Activists from as far as Texas gathered outside the hearing to march, chant and testify in support of Odeh, Palestinian liberation and the connections between Palestinian freedom and other struggles for justice.

Nerissa Allegretti of Gabriela: Alliance of Filipino Women, said that Gabriela and the National Alliance of Filipino Concerns traveled to Detroit to support Odeh because, “What’s happening with Rasmea is also a repression against women. And we know that Filipino women throughout the colonization by Spain and occupation by the US are fighting to this day against repression. Rasmea is a symbol of women representing their people asking for justice. We always have this affinity with the struggle of the Palestinian people.” She explained how, despite significant historical differences, the forced “diaspora of the Palestinian people” resonates strongly with Filipinos who too are forced into diaspora through colonialism and occupation and more recently by “an assault of the neoliberal policies of the World Trade Organization and all these trade agreements.”

Tawana Petty, a poet, author and activist from Detroit invoked the gendered violence Israel subjected Odeh to and the racism Palestinians face in an impassioned address to the crowd. “I stand here as a Black woman, born and raised in the city of Detroit. A city that’s been under a half century of propaganda assault. Coming from an oppressed community that has experienced racism, as a rape survivor, as a domestic violence survivor, I stand here on behalf of Rasmea, on behalf of my community, saying that ‘Rasmea is welcome here!’ And that we as a Black community and as Detroiters need to stand up for other oppressed communities and we cannot let Rasmea go behind those bars again.”

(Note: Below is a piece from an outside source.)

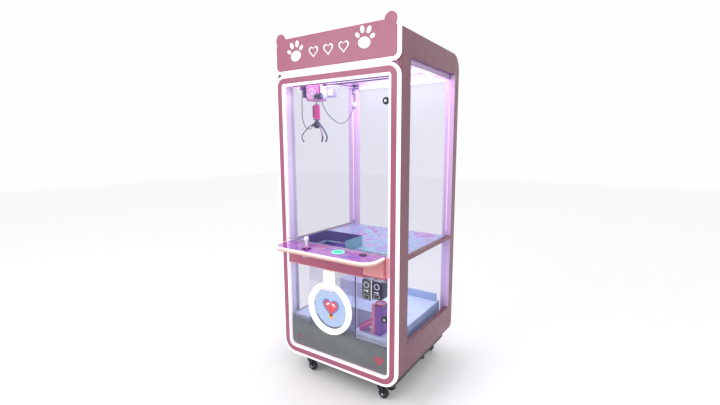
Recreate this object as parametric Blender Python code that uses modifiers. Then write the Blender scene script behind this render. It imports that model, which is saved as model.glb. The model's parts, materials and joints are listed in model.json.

Abudayyeh told the crowd how Odeh’s case is inextricably tied to a broader FBI crackdown on Palestine, antiwar and other progressive social movements initiated by a series of raids conducted by the FBI in September 2010, and how the raids and Odeh’s case define solidarity and liberation work as “criminal acts.”

Next Steps in the Case

Rasmea Odeh address her supporters, flanked by legal team member Huwaida Arraf, members of Students for Justice in Palestine-Wayne State and colleague Hatem Abudayyeh. (Photo: Jimmy Johnson)Rasmea Odeh address her supporters, flanked by legal team member Huwaida Arraf, members of Students for Justice in Palestine-Wayne State and colleague Hatem Abudayyeh. (Photo: Jimmy Johnson)

Various speakers at the rally called for further organizing in support of Odeh going forward. Attorney Deutsch explained the reasons why after emerging from the court. He said, “The people who are in the courtroom, the jury, the judge, the court staff and the US attorney see what kind of support Rasmea has and that is an influence on how they view her. It influences all the actors in the courtroom.”

Odeh thanked the crowd to close the rally saying, “I hope with your support we will win in the end.”

The next hearing is tentatively scheduled for November 29, 2016, at which time arguments will be heard about including defense witness testimony about PTSD. Should Drain rule in favor of including the testimony, a retrial may go forward as soon as January 2017.